Labour Views April 22, 2015
Written by Gayla Thunstrom , Acting President, Northern Territories Federation of Labour
As we approach the April 28 National Day of Mourning for persons killed or injured in the workplace, it’s important to remember again why unions are so important.
Unions save lives.
Fewer people are dying today in their workplaces because of those men and women who fought, and struggled, protested, and picketed — and yes, who were injured or killed while doing their jobs. As a result of their victories and sacrifices, we are not only better off economically and socially. We are safer. And to the dead and injured, and to the surviving veterans of social progress, we owe an immense debt.
But these struggles are by no means over. The federal government in particular has introduced anti-union laws, in spite of the evidence of the ongoing need for the social, economic and workplace gains that unions won for all of us, and continue to advocate for.
The proof that the need for these protections still exists confronts us all too frequently. People still die as a result of workplace fatalities or occupational disease.
There’s little doubt that the increasing proportion of part-time, non-union jobs, are contributing to the rise of insecure work. Precarious working conditions impact not just economic well-being and job security, but social and personal lives too. Household stress is increasing, and people are indicating they have less and less time for community involvement.
More than 80 per cent of those people who are precariously employed have no benefits.

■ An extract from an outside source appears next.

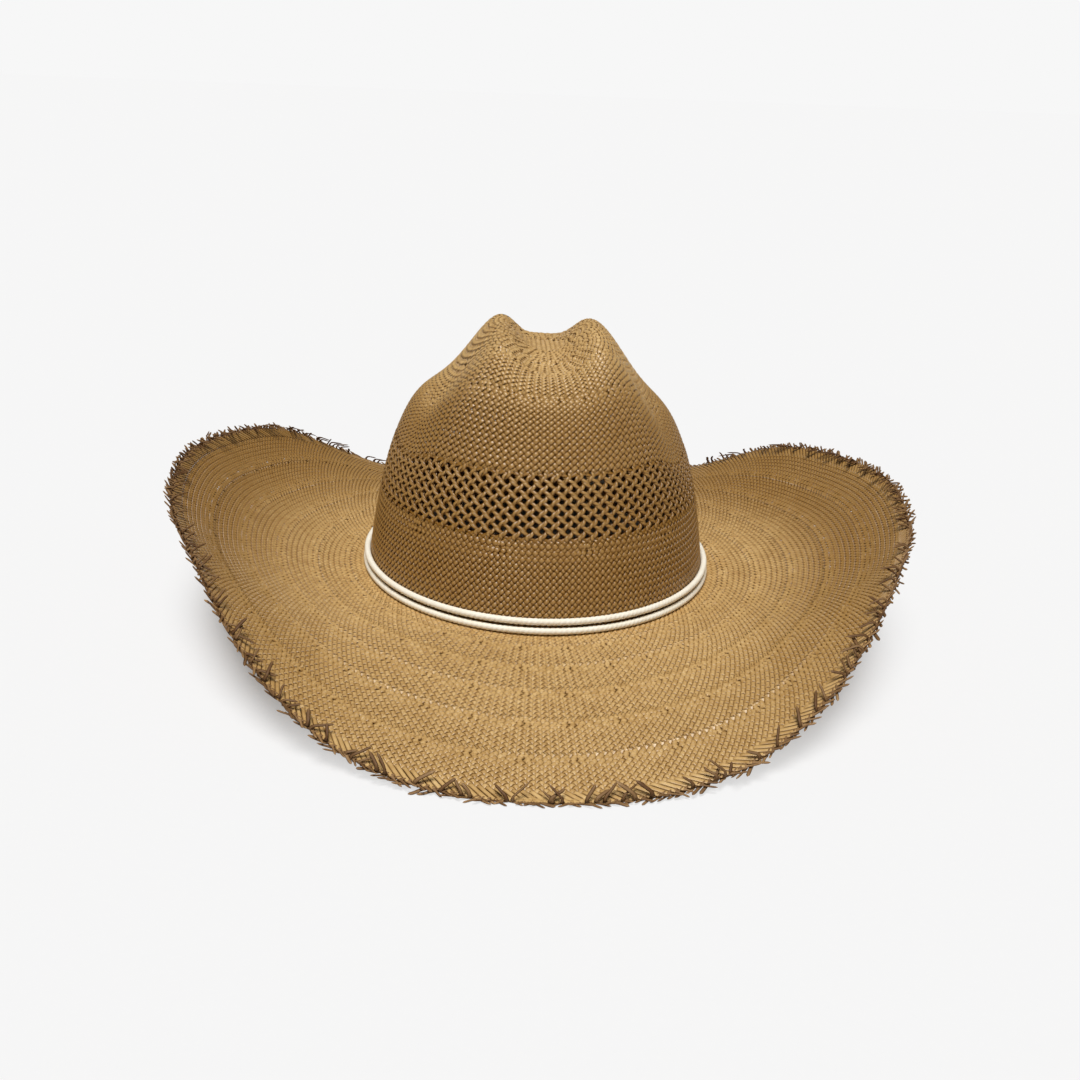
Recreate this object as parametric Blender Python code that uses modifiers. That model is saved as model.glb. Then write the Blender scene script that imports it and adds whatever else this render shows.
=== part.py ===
"""Woven straw cowboy hat with a cattleman crease, a rolled brim, a frayed edge and a double cord hatband.

Metres, +Z up, the front of the hat towards -Y. The origin is on the table under the middle of the hat,
which stands on the front and rear lips of its brim. Angles round the head run from the front (0)
through the wearer's left, +X (a quarter turn), to the rear (a half turn).
"""

import math

import bmesh
import bpy
from mathutils import Matrix, Vector

# Head oval, outside the crown wall at the brim break
HALF_WIDTH = 0.090
HALF_LENGTH = 0.108
BREAK_HEIGHT = 0.0208
REAR_RADIUS = HALF_WIDTH**2 / HALF_LENGTH

# Straw shell
WALL = 0.0016
GAP = 0.0003

# Crown: an open superelliptic dome, then creased from above
OPEN_HEIGHT = 0.1362
DOME_POWER = 3.6
DOME_ROUNDNESS = 0.78
CREASE_DEPTH = 0.0190
CREASE_HALF_WIDTH = 0.0190
CREASE_OFFSET = 0.0018
DENT_DEPTH = 0.0205
DENT_OFFSET = 0.051
DENT_HALF_WIDTH = 0.0205

# Brim: a flat oval ring, bent up along lines that run front to back, with dipped lips
BRIM_WIDTH = 0.1150
WIDTH_AT_ENDS = 0.0027
WIDTH_AT_QUARTERS = 0.0023
BEND_START_FRONT = 0.0608
BEND_START_REAR = 0.0657
BEND_LINE_LENGTH = 0.1086
BEND_RADIUS = 0.1176
BEND_ANGLE = 0.7487
RIGHT_RADIUS_SHARE = 0.0472
RIGHT_ANGLE_SHARE = -0.0185
DIP = 0.0209
DIP_START = 0.0966
DIP_FULL = 0.2287
DIP_SIDE = 0.2107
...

This makes them even more vulnerable to the disastrous consequences of illness or injury.
In spite of insistence by governments and business that unions have “outlived their usefulness,” the continuing tragedies of illness and injury confirm that when it comes to workplace safety, unions are often the ultimate source of protection left to workers. Unions save lives.
The National Day of Mourning is a painful reminder that this struggle is not over, that many lives were lost along the way, and that the unchecked push to maximize corporate profits too often overrides the basic health and wellbeing of the very people on whom much of that profit depends.
April 28 is also an opportunity to honour the workers who, while doing their jobs, sacrificed life and limb. The struggles of unions to reduce death and suffering has resulted in legislation to save lives. Those who lead these struggles deserve our respect and our gratitude, as do those who continue to fight on our behalf for better, safer, more secure workplaces and the higher quality of life that they bring.
Please join us at the Legislative Assembly at noon on Tuesday April 28 to recognize the five workers who lost their lives last year in the Northwest Territories and Nunavut, and to remember the countless workers who have been killed, injured, or become ill as a result of their workplaces over the years.
Let’s pause and remember the sacrifices of the past, and commit ourselves to the continuing fight for safer work.